Pasaron algunas semanas y una tarde, minutos antes de que dieran inicio los cursos en la escuela de teatro, vi aparecer a aquella pareja subiendo las escaleras tomados de la mano. Sentí que la cólera me subía por el esófago y se me alojaba en la garganta. Fue algo inesperado, jamás me había importado. Sentí envidia y, finalmente, el cuerpo se me aflojó y me recosté en la pared con la espalda fláccida. Hasta a mí llegaron ambos. No los quería cerca pero me rodearon, como acosándome. Miré los ojos de ella y me asusté. Comprendí que él le había contado acerca de mis preguntas en la cantina y me sentí atrapado. Sus ojos, que jamás levantaba para mirar a nadie estaban fijos en mí. Algo se me desprendió dentro y supe que estaba atrapado. Comprendí que no podría escaparme y el cuerpo se me llenó de alegría y de energía, fijé mis ojos en los suyos y acepté lo que me ofrecía.
Durante varios días deambulé dentro de mí intentando explicarme lo que me había pasado. Me sentía traidor. Traidor a todo y a todos. Pero no podía desprenderme de su mirada. Llegaba a la escuela y me sentaba hasta atrás, para no mirarla. Pasaba las tardes haciendo el amor furiosamente con la señora (como le llamaba mi mamá), pero al llegar y mirarla me olvidaba instantáneamente de todo. Hasta que me cansé de mí mismo y de mis extraños procederes; me cansé y comencé a planificar la forma de llegar a ella sin que mi amigo lo sospechara, y menos se enterara de ello.
No hubo necesidad.

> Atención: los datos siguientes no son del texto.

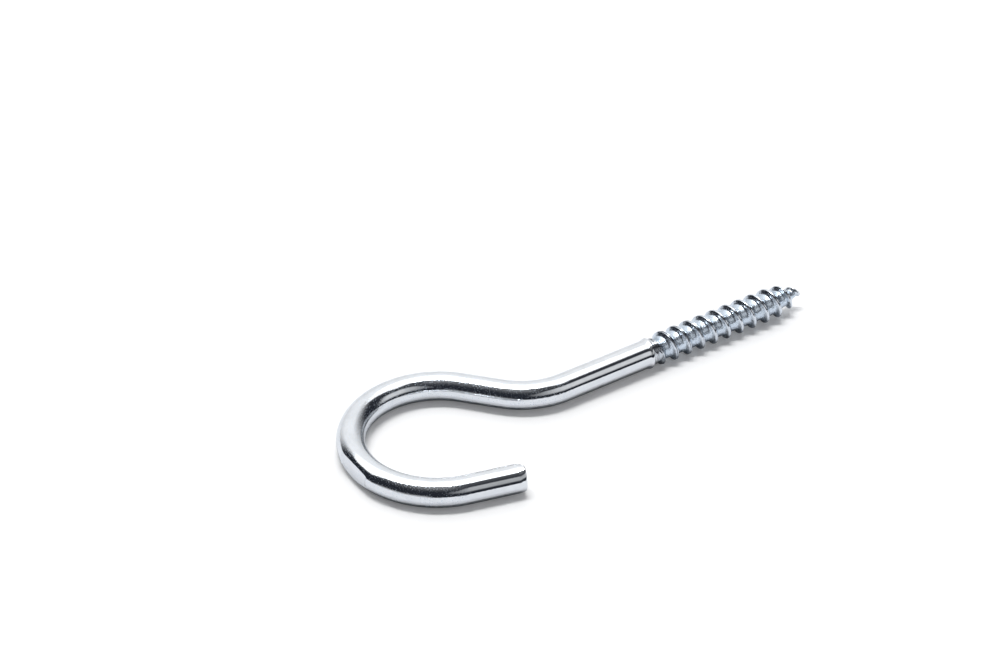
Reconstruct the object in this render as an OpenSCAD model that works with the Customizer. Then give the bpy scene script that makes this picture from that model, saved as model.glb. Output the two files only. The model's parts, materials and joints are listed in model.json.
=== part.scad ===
// Screw hook: one length of round steel wire, bent to an open bow at one end
// and thread-rolled to a woodscrew with a gimlet point at the other.
// Frame: the screw's axis is the X axis and its point looks to +X, the bow lies
// in the XY plane, and the origin is where the plain shank ends and the thread begins.

/* [Wire] */
// Diameter of the round wire
wire_d = 5.3; // [4.8:0.1:6]

/* [Hook] */
// Clear width inside the round bow
bow_inside_d = 26; // [20:0.5:34]
// Angle that the bow is bent through
bow_sweep = 214; // [190:1:230]
// Straight end of the hook past the bow
tip_l = 10.7; // [6:0.1:14]
// Centreline radius of the bend between the shank and the bow
neck_r = 13.8; // [10:0.1:18]
// Angle of the bend between the shank and the bow
neck_angle = 48.5; // [42:0.5:56]
// Plain straight shank between the neck and the thread
shank_l = 19.5; // [8:0.5:40]

/* [Cut end] */
// Length at the hook's end that the shears bent aside
cut_l = 2; // [1.6:0.1:3]
// Angle that they bent it by
cut_angle = 9; // [2:1:12]
// Rounding of the cut's rim
cut_round = 0.5; // [0.3:0.1:1]

/* [Screw] */
// Length of the threaded end, with its point
thread_l = 35.1; // [24:0.1:60]
// Outer diameter of the thread
thread_d = 6.2; // [5.8:0.1:7]
// Diameter of the core between the ridges
core_d = 4.35; // [3.6:0.05:4.6]
// Distance from one turn of the thread to the next
pitch = 3.02; // [2.4:0.01:4]
// Width of the thread's ridge at its foot
ridge_foot = 1.5; // [1.2:0.1:2.2]
// Width of the ridge where its rounded crest begins
ridge_crest = 0.5; // [0.3:0.1:1]
// Length of the tapered point
point_l = 8; // [5:0.1:14]
// Length over which the thread grows from the shank
run_in_l = 2.4; // [1.6:0.1:6]
// Angle round the screw at which the ridge leaves the shank
start_angle = 24; // [0:1:359]

/* [Tool marks] */
// Diameter of the lip that the thread rollers raised at the shank's end
lip_d = 5.6; // [5.4:0.05:6]
// Width of that lip
lip_w = 0.9; // [0.6:0.1:1.4]
// Tilt of that lip against the screw's axis
lip_tilt = 8; // [0:1:12]
// Length of the straight mark that the bending pin pressed into the bow
mark_l = 5.6; // [2:0.1:7]
// Angle from the start of the bow to the middle of that mark
mark_at = 139; // [60:0.5:180]

/* [Hidden] */

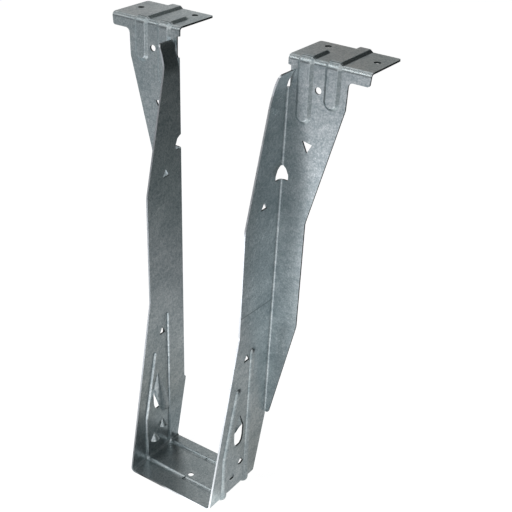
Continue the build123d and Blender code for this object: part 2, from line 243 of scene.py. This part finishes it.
def drag_streaks(tree, place):
    """Faint slanting streaks left by the rollers, which run on round the bends."""
    x, y, z = split(tree, place)
    along = calc(tree, "ADD", calc(tree, "ABSOLUTE", x), y)
    across_streak = calc(tree, "SUBTRACT", calc(tree, "MULTIPLY", along, sin(STREAK_SLANT)),
                         calc(tree, "MULTIPLY", z, cos(STREAK_SLANT)))
    along_streak = calc(tree, "ADD", calc(tree, "MULTIPLY", along, cos(STREAK_SLANT)),
                        calc(tree, "MULTIPLY", z, sin(STREAK_SLANT)))
    join = tree.nodes.new("ShaderNodeCombineXYZ")
    tree.links.new(across_streak, join.inputs["X"])
    tree.links.new(calc(tree, "MULTIPLY", along_streak, STREAK_STRETCH), join.inputs["Y"])
    return noise(tree, join.outputs["Vector"], 220.0, 2.0, 0.5)


def scribe_line(tree, place):
    """A thin scratch across the right side plate."""
    x, y, z = split(tree, place)
    (y0, z0), (y1, z1) = SCRATCH
    run = hypot(y1 - y0, z1 - z0)
    slope_y, slope_z = (z1 - z0) / run, -(y1 - y0) / run
    off = calc(tree, "ADD", calc(tree, "MULTIPLY", y, slope_y),
               calc(tree, "MULTIPLY", z, slope_z))
    off = calc(tree, "SUBTRACT", off, y0 * slope_y + z0 * slope_z)
    return every(tree, within(tree, off, SCRATCH_HALF), above(tree, x, HALF_WIDTH),
                 below(tree, y, HEADER_Y - HEADER_BEND))


def galvanised_steel():
    """Zinc-coated sheet: a satin metal with soft clouds, a fine mottle and grain, and streaks, a
    scratch, a painted highlight on the cut edges that face the front and painted shade on the
    other cut edges.
    """
    material, tree, surface = new_material("galvanised_sheet")
    place = tree.nodes.new("ShaderNodeTexCoord").outputs["Object"]
    clouds = noise(tree, place, 55.0, 2.0, 0.5)
    mottle = noise(tree, place, 420.0, 3.0, 0.7)
    grain = noise(tree, place, 1000.0, 1.0, 0.5)
    streaks = drag_streaks(tree, place)
    total = calc(tree, "MULTIPLY", clouds, CLOUD_SHARE)
    for part, share in ((mottle, MOTTLE_SHARE), (grain, GRAIN_SHARE), (streaks, STREAK_SHARE)):
        total = calc(tree, "MULTIPLY_ADD", part, share, total)
    painted_shade_edges, painted_highlight_edges = cut_edges(tree, place)
    colour = ramp(tree, total, ZINC)
    # The scratch is a real mark; then a painted highlight on the cut edges that face the front and
    # painted shade on the other cut edges
    for mask, paint in ((scribe_line(tree, place), SCRATCH_COLOUR),
                        (painted_highlight_edges, PAINTED_HIGHLIGHT_EDGE), (painted_shade_edges, PAINTED_SHADE_EDGE)):
        colour = blend(tree, mask, colour, paint)
    rough = add_node(tree, "ShaderNodeMapRange", From_Min=NOISE_LOW, From_Max=NOISE_HIGH,
                     To_Min=ROUGHNESS_LOW, To_Max=ROUGHNESS_HIGH)
    tree.links.new(total, rough.inputs["Value"])
    rough = calc(tree, "MAXIMUM", rough.outputs["Result"],
                 calc(tree, "MULTIPLY", painted_shade_edges, EDGE_ROUGHNESS))
    bump = add_node(tree, "ShaderNodeBump", Strength=0.10, Distance=0.0002)
    tree.links.new(calc(tree, "ADD", mottle, grain), bump.inputs["Height"])
    shader = add_node(tree, "ShaderNodeBsdfPrincipled", Metallic=0.87)
    tree.links.new(colour, shader.inputs["Base Color"])
    tree.links.new(rough, shader.inputs["Roughness"])
    tree.links.new(bump.outputs["Normal"], shader.inputs["Normal"])
    tree.links.new(shader.outputs["BSDF"], surface)
    return material


hanger.data.materials.clear()
hanger.data.materials.append(galvanised_steel())


# Stage

def seen_or_lighting(tree, seen, lighting, surface):
    """One shader for camera, glossy and transmission rays, and one for rays that light things."""
    path = tree.nodes.new("ShaderNodeLightPath")
    mirrored = calc(tree, "MAXIMUM", path.outputs["Is Glossy Ray"],
                    path.outputs["Is Transmission Ray"])
    mix = tree.nodes.new("ShaderNodeMixShader")
    tree.links.new(calc(tree, "MAXIMUM", path.outputs["Is Camera Ray"], mirrored), mix.inputs[0])
    tree.links.new(lighting, mix.inputs[1])
    tree.links.new(seen, mix.inputs[2])
    tree.links.new(mix.outputs["Shader"], surface)


def pale_floor():
    """A plain white floor that shows as white and still keeps a faint shadow."""
    material, tree, surface = new_material("studio_floor")
    matt = add_node(tree, "ShaderNodeBsdfDiffuse", Color=(0.25, 0.25, 0.25, 1))
    faint = add_node(tree, "ShaderNodeBsdfDiffuse", Color=(0.22, 0.22, 0.22, 1))
    glow = add_node(tree, "ShaderNodeEmission", Color=(1, 1, 1, 1), Strength=0.98)
    white = tree.nodes.new("ShaderNodeAddShader")
    tree.links.new(faint.outputs["BSDF"], white.inputs[0])
    tree.links.new(glow.outputs["Emission"], white.inputs[1])
    seen_or_lighting(tree, white.outputs["Shader"], matt.outputs["BSDF"], surface)
    return material


def plane(name, size, place, normal, material):
    """A flat stage sheet facing along its normal."""
    bpy.ops.mesh.primitive_plane_add(size=1, location=place)
    sheet = bpy.context.object
    sheet.name = name
    sheet.scale = (*size, 1)
    sheet.rotation_mode = "QUATERNION"
    sheet.rotation_quaternion = Vector(normal).to_track_quat("Z", "Y")
    sheet.data.materials.append(material)
    return sheet


def painted_reflection_card(name, size, place, normal, paint):
    """A glowing card that is no lamp and that only the metal's reflections see: it paints
    reflections on the zinc. Its paint is a colour, or makes its socket.
    """
    material, tree, surface = new_material(name)
    glow = add_node(tree, "ShaderNodeEmission", Strength=1.0)
    if isinstance(paint, tuple):
        glow.inputs["Color"].default_value = (*paint, 1)
    else:
        tree.links.new(paint(tree), glow.inputs["Color"])
    tree.links.new(glow.outputs["Emission"], surface)
    card = plane(name, size, place, normal, material)
    card.visible_camera = False
    card.visible_shadow = False
    card.visible_diffuse = False


def turn_place(angle):
    """Where an angle in degrees lies on a ramp that runs from -180 to +180."""
    return 0.5 + angle / 360


def painted_floor_reflections(tree):
    """Painted reflections on the zinc: the tones of the sheet over the floor, sector by sector."""
    x, y, _ = split(tree, tree.nodes.new("ShaderNodeNewGeometry").outputs["Position"])
    far = calc(tree, "SQRT", calc(tree, "ADD", calc(tree, "MULTIPLY", x, x),
                                  calc(tree, "MULTIPLY", y, y)))
    turn = calc(tree, "ARCTAN2", x, calc(tree, "MULTIPLY", y, -1.0))
    turn = calc(tree, "MULTIPLY_ADD", turn, 0.5 / pi, 0.5)
    tones = ramp(tree, far, SECTORS[0][1])
    for start, stops in SECTORS[1:]:
        step = ramp(tree, turn, [(turn_place(start - SECTOR_BLEND), (0, 0, 0)),
                                 (turn_place(start + SECTOR_BLEND), (1, 1, 1))])
        tones = blend(tree, step, tones, ramp(tree, far, stops))
    return tones


def painted_back_reflections(tree):
    """Painted reflections on the zinc: the tones of the sheet behind, from left to right."""
    x, _, _ = split(tree, tree.nodes.new("ShaderNodeNewGeometry").outputs["Position"])
    return ramp(tree, calc(tree, "ADD", x, BACK_SHIFT),
                [(place + BACK_SHIFT, colour) for place, colour in BACK_PAINTED_REFLECTIONS])


plane("floor", (12, 12), (0, 0, low.z), (0, 0, 1), pale_floor())
# Painted reflections on the zinc: this sheet over the floor glows, and only the reflections see it
painted_reflection_card("painted_floor_reflections", (2.8, 2.8), (0, 0, low.z + 0.0005), (0, 0, 1), painted_floor_reflections)
# Painted reflections on the zinc from a glowing sheet behind the hanger
painted_reflection_card("painted_back_reflection_card", (2.2, 1.6), (-0.75, 0.9, 0.85), (0, -1, 0), painted_back_reflections)
# Painted dark reflections: near-black glowing sheets that only the zinc's reflections see
painted_reflection_card("painted_dark_reflection_right_back", (1.27, 1.55), (0.80, 0.45, 0.80), (-1, -1, 0),
          (0.03, 0.035, 0.035))
painted_reflection_card("painted_dark_reflection_front_low", (1.3, 0.8), (-0.75, -1.05, 0.42), (0.58, 0.81, 0),
          (0.05, 0.055, 0.06))
painted_reflection_card("painted_dark_reflection_front_high", (1.2, 1.2), (-0.62, -0.50, 0.95), (0.56, 0.44, -0.67),
          (0.04, 0.045, 0.045))


def soft_lamp(name, place, aim, size, power):
    """A square softbox."""
    data = bpy.data.lights.new(name, "AREA")
    data.shape = "SQUARE"
    data.size = size
    data.energy = power
    lamp = bpy.data.objects.new(name, data)
    scene.collection.objects.link(lamp)
    lamp.location = place
    lamp.rotation_mode = "QUATERNION"
    lamp.rotation_quaternion = (Vector(aim) - Vector(place)).to_track_quat("-Z", "Y")


def studio_world():
    """A world that shows as white and lights the object only a little."""
    world = bpy.data.worlds.new("studio")
    world.use_nodes = True
    tree = world.node_tree
    tree.nodes.clear()
    output = tree.nodes.new("ShaderNodeOutputWorld")
    ambient = add_node(tree, "ShaderNodeBackground", Color=(0.04, 0.04, 0.04, 1), Strength=1.0)
    white = add_node(tree, "ShaderNodeBackground", Color=(1, 1, 1, 1), Strength=1.0)
    seen_or_lighting(tree, white.outputs["Background"], ambient.outputs["Background"],
                     output.inputs["Surface"])
    return world


soft_lamp("key", (-0.55, -0.85, 1.1), (low + high) / 2, 0.8, 12)
scene.world = studio_world()
scene.view_settings.view_transform = "Standard"


# Camera, fitted to the photograph

CAMERA_PLACE = (0.35138, -0.45625, 0.48253)
CAMERA_YAW = radians(33.743)        # from +Y towards -X
CAMERA_PITCH = radians(28.266)      # downwards
CAMERA_ROLL = radians(2.401)
CAMERA_LENS = 73.08

look = Vector((-sin(CAMERA_YAW) * cos(CAMERA_PITCH),
               cos(CAMERA_YAW) * cos(CAMERA_PITCH),
               -sin(CAMERA_PITCH)))
camera_data = bpy.data.cameras.new("photo_camera")
camera_data.lens = CAMERA_LENS
camera_data.clip_start = 0.01
camera_data.clip_end = 50
camera = bpy.data.objects.new("photo_camera", camera_data)
scene.collection.objects.link(camera)
camera.location = CAMERA_PLACE
camera.rotation_mode = "QUATERNION"
camera.rotation_quaternion = look.to_track_quat("-Z", "Y") @ Quaternion((0, 0, 1), CAMERA_ROLL)
scene.camera = camera
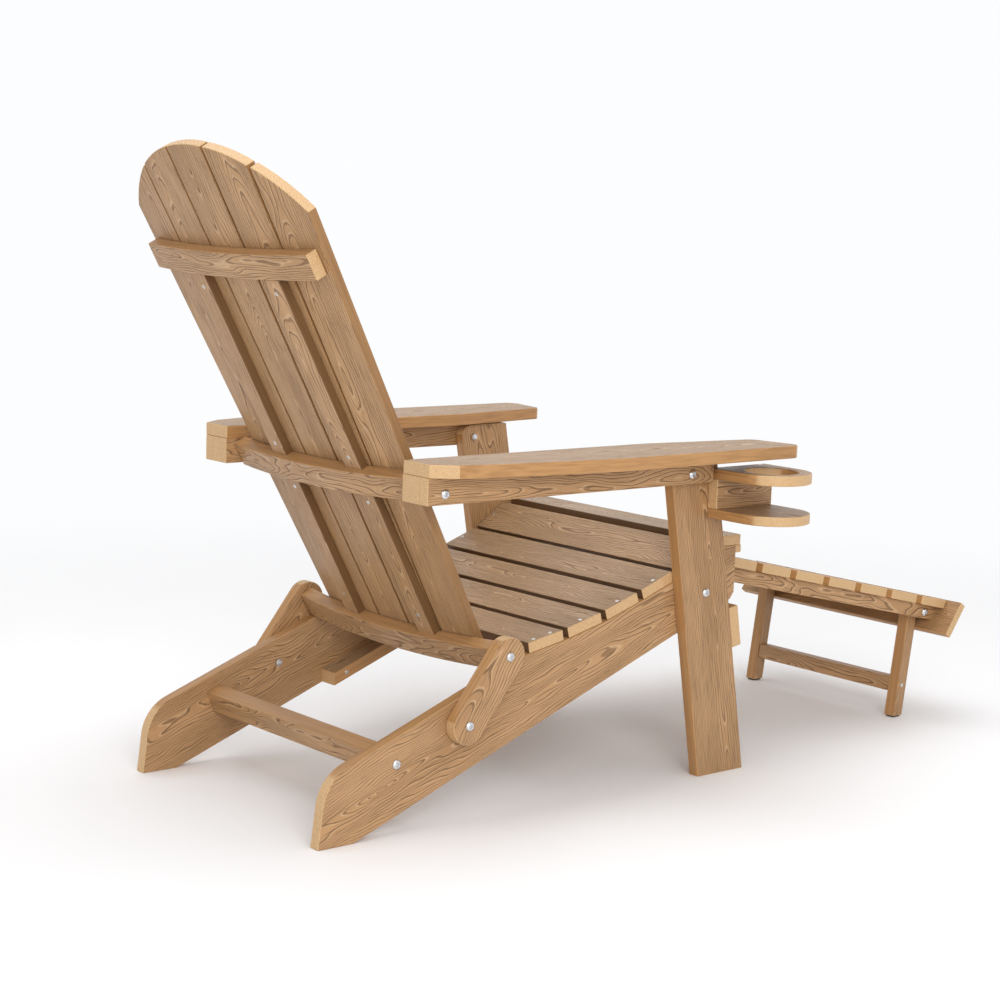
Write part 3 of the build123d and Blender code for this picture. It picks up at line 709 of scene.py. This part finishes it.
# %% Surround and lamps
AMBIENT = 0.6
world = bpy.data.worlds.new("studio")
world.use_nodes = True
world.node_tree.nodes.clear()
w = Wiring(world.node_tree)
rays = w.node("ShaderNodeLightPath").outputs
seen = w.math("MAXIMUM", rays["Is Camera Ray"], rays["Is Glossy Ray"])
ambient = w.node("ShaderNodeBackground", {"Color": (1.0, 1.0, 1.0, 1), "Strength": AMBIENT})
backdrop = w.node("ShaderNodeBackground", {"Color": BACKDROP, "Strength": 1.0})
both = w.node("ShaderNodeMixShader", {0: seen, 1: ambient.outputs[0], 2: backdrop.outputs[0]})
w.node("ShaderNodeOutputWorld", {"Surface": both.outputs[0]})
bpy.context.scene.world = world


def soft_light(name, place, aim, size, power):
    data = bpy.data.lights.new(name, "AREA")
    data.shape = "RECTANGLE"
    data.size, data.size_y = size
    data.energy = power
    made = bpy.data.objects.new(name, data)
    made.location = place
    made.rotation_euler = (Vector(aim) - Vector(place)).to_track_quat("-Z", "Y").to_euler()
    bpy.context.scene.collection.objects.link(made)
    print(name, "lamp of", power, "W")


soft_light("overhead", place=(0.2, 0.2, 3.2), aim=(0, 0, 0.3), size=(3.0, 3.0), power=54)
soft_light("window", place=(-3.5, 2.2, 1.9), aim=(0, 0, 0.45), size=(2.2, 2.0), power=85)
bpy.context.scene.view_settings.view_transform = "Standard"

# %% [markdown]
# The camera stands behind the chair, on the side of the sitter's right hand, and looks down on
# it a little. Its aim is given as three angles, as on a tripod head: the heading, the tilt and a
# slight roll. The three directions that they make are the columns of its matrix.

# %% Camera
STANDS_AT = (-2.590, 2.344, 0.923)
LENS, FILM_WIDTH = 76.02, 36                 # millimetres
heading, down_tilt, roll = radians(-40.01), radians(8.15), radians(-1.88)
look = Vector((cos(heading) * cos(down_tilt), sin(heading) * cos(down_tilt), -sin(down_tilt)))
level_right = Vector((sin(heading), -cos(heading), 0))
below = look.cross(level_right)
right = cos(roll) * level_right + sin(roll) * below
down = -sin(roll) * level_right + cos(roll) * below
camera_data = bpy.data.cameras.new("camera")
camera_data.lens = LENS
camera_data.sensor_width = FILM_WIDTH
camera = bpy.data.objects.new("camera", camera_data)
turned_to = Matrix((right, -down, -look)).transposed().to_4x4()
camera.matrix_world = Matrix.Translation(STANDS_AT) @ turned_to
bpy.context.scene.collection.objects.link(camera)
bpy.context.scene.camera = camera
print("camera", round(Vector(STANDS_AT).length, 2), "m from the middle of the floor")
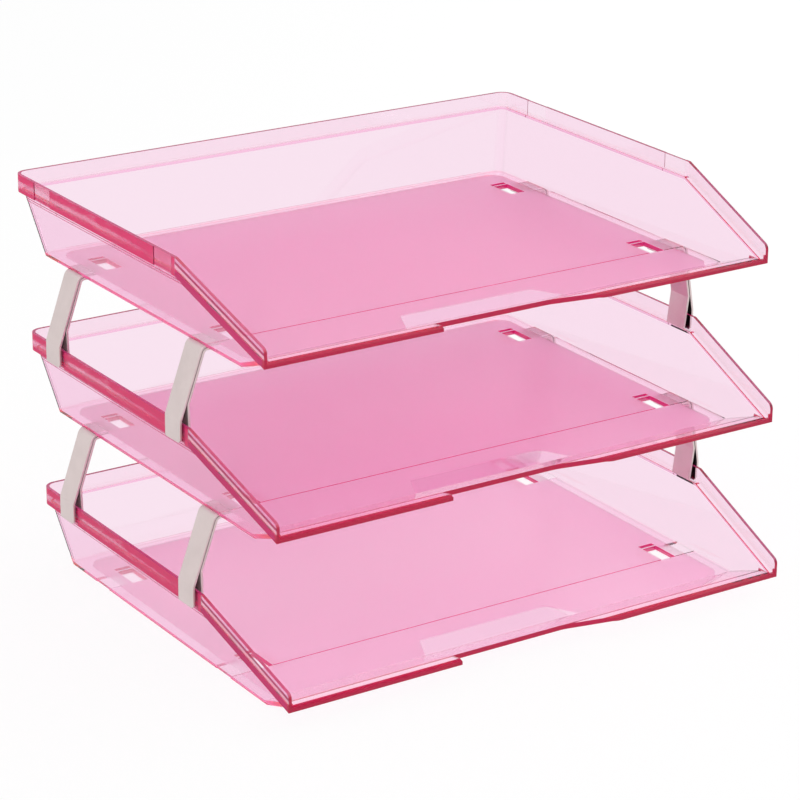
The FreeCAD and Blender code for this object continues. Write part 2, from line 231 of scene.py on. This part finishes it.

Una mañana, como a las siete y media, cuando acababa de llegar de deambular toda la noche por cafés y cantinas tratando de recordar y de olvidar sus ojos, tocaron a la puerta. Abrió mi madre, subió las gradas y tocó la puerta de mi recámara. Adormilado pregunté que quería tan temprano. Te buscan. Quién. Una muchachita. Enfatizó la palabra y en su tono se adivinaba una alegría extraña. Me levanté y me vestí; salí, me lavé la cara en el baño que quedaba al lado de mi habitación y bajé las escaleras. Al pie estaba mi madre. Dónde está y quién es. Es una niña preciosa y está en la sala. Cuando me asomé la encontré sentada en el sillón. Sentí un golpe en el estómago y una erección inicial que me obligó a sentarme. Nos fuimos caminando despacio hacia el instituto donde estudiaba. Durante todo el camino no hablamos. En la tarde, a la hora de salida del estudio, llegué por ella. Mi mente estaba en blanco. Durante todo el día intenté pensar en lo que haría pero siempre terminaba pensando en la señora, en mi amigo, en mi capacidad de traición y miseria. Caminamos de nuevo en silencio. Pasamos enfrente de mi casa. Ella vivía a unas cinco o seis cuadras. Llegamos al Cerro del Carmen y no seguimos hacia donde ella habitaba. Subimos la colina y nos sentamos en una banca antigua de piedra que estaba debajo de una tupida enramada. Juntos, adheridos, amalgamados, sin movernos. Subí el brazo y le rodeé el cuello. La besé.